Circulaire n° 6a de l'AFC : aperçu des principaux changements
En application des bases légales, l'AFC a édicté en 1997 des instructions administratives qui précisent les dispositions relatives à la détermination du capital propre dissimulé en Suisse. Les instructions pratiques n'ont été révisées que récemment par la circulaire n° 6a du 10 octobre 2024.

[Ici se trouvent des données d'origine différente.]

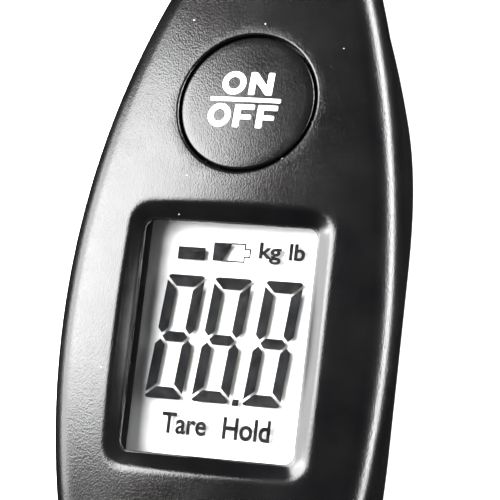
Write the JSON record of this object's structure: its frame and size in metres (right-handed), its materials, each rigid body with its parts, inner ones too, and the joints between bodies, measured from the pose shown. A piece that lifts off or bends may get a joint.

Dans le cadre de la révision, l'application de la circulaire a été étendue à l'impôt anticipé , ce qui avait déjà été pris en compte auparavant dans la pratique, mais qui est désormais expressément stipulé. En revanche, les sections relatives à l'impôt sur le capital et au capital proportionnel ont été supprimées, car elles ont perdu leur importance depuis longtemps au niveau fédéral en raison de l'abolition de l'impôt fédéral sur le capital. Ont également été supprimées les explications relatives à la compensation des pertes, selon lesquelles le capital propre dissimulé doit être assimilé au capital-actions et au capital social et non aux réserves.
Enfin, la jurisprudence du Tribunal fédéral a été prise en compte en précisant que le capital propre dissimulé doit être déterminé en fonction des valeurs dans la monnaie dite fonctionnelle.